The Paradox of the Righteous

And yet—despite it all—there is a quiet kind of power in standing firm. Because while the world may not always reward integrity, it respects it. Even those who scoff at high morals recognize, deep down, that there is something unshakable about a person who cannot be bought, cannot be swayed, cannot be bent by the forces that make others fold.

There is something unspoken in the way the truly moral carry themselves—an unyielding presence, a certainty that cannot be faked. It is the paradox of the righteous: often lonely, often ridiculed, but ultimately, undeniably free.

Because at the end of the day, when the crowds disperse, when the applause dies down, when the masks come off, what remains? The knowledge that you did not betray yourself.

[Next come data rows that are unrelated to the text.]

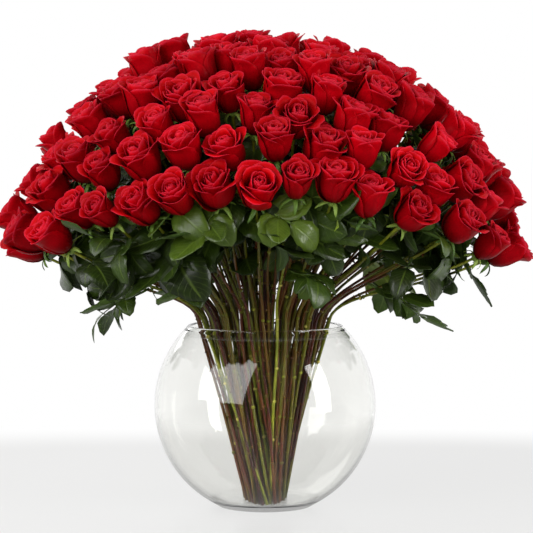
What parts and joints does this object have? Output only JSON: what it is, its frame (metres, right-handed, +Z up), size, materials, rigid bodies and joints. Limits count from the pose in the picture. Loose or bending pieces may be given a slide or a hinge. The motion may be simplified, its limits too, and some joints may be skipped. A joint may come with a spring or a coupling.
{
  "type": "roses in a vase",
  "caption": "Wide dome of long-stemmed red roses whose stems fan up through the open neck of a round clear glass bowl vase with a flat base.",
  "frame": {"origin": "middle of the vase's flat underside, on the surface it stands on", "axes": "+Z up along the vase's axis, +X along the bouquet's longest extent, -Y towards its front"},
  "size_m": [0.7115, 0.5282, 0.655],
  "materials": {
    "clear_glass": "polished",
    "rose_petals": "satin",
    "rose_stems": "satin",
    "rose_leaves": "satin"
  },
  "bodies": {
    "root": {"vase": "clear_glass", "blooms_01": "rose_petals", "blooms_02": "rose_petals", "blooms_03": "rose_petals", "blooms_04": "rose_petals", "blooms_05": "rose_petals", "blooms_06": "rose_petals", "blooms_07": "rose_petals", "blooms_08": "rose_petals", "blooms_09": "rose_petals", "blooms_10": "rose_petals", "blooms_11": "rose_petals", "blooms_12": "rose_petals", "blooms_13": "rose_petals", "blooms_14": "rose_petals", "blooms_15": "rose_petals", "blooms_16": "rose_petals", "blooms_17": "rose_petals", "blooms_18": "rose_petals", "blooms_19": "rose_petals", "blooms_20": "rose_petals", "blooms_21": "rose_petals", "blooms_22": "rose_petals", "blooms_23": "rose_petals", "blooms_24": "rose_petals", "stems_01": "rose_stems", "stems_02": "rose_stems", "stems_03": "rose_stems", "stems_04": "rose_stems", "stems_05": "rose_stems", "stems_06": "rose_stems", "stems_07": "rose_stems", "stems_08": "rose_stems", "stems_09": "rose_stems", "stems_10": "rose_stems", "stems_11": "rose_stems", "stems_12": "rose_stems", "stems_13": "rose_stems", "stems_14": "rose_stems", "stems_15": "rose_stems", "stems_16": "rose_stems", "stems_17": "rose_stems", "stems_18": "rose_stems", "stems_19": "rose_stems", "stems_20": "rose_stems", "stems_21": "rose_stems", "stems_22": "rose_stems", "stems_23": "rose_stems", "stems_24": "rose_stems", "leaf_01": "rose_leaves", "leaf_02": "rose_leaves", "leaf_03": "rose_leaves", "leaf_04": "rose_leaves", "leaf_05": "rose_leaves", "leaf_06": "rose_leaves", "leaf_07": "rose_leaves", "leaf_08": "rose_leaves", "leaf_09": "rose_leaves", "leaf_10": "rose_leaves", "leaf_11": "rose_leaves"}
  },
  "joints": []
}
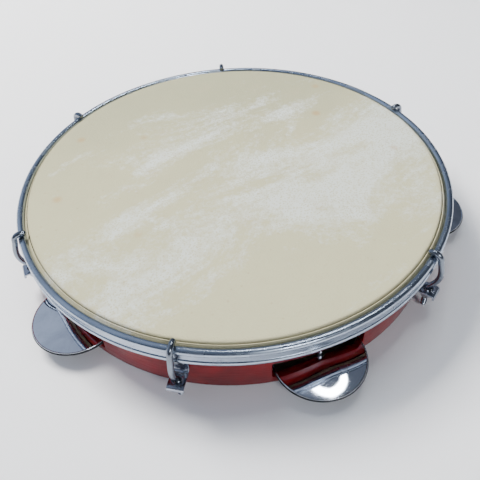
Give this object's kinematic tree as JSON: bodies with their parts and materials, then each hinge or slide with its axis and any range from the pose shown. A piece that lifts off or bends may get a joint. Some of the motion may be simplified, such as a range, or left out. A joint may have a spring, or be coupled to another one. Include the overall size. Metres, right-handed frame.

That you did not compromise for convenience. That you did not trade your values for validation. And that—no matter what the world may say—is worth everything.

The world may not always be kind to those who walk the path of integrity, but history remembers them. And more importantly, their own souls remember. In a world that often looks away, they remain among the few who never do. And that, in the end, is a legacy no amount of power or success can buy.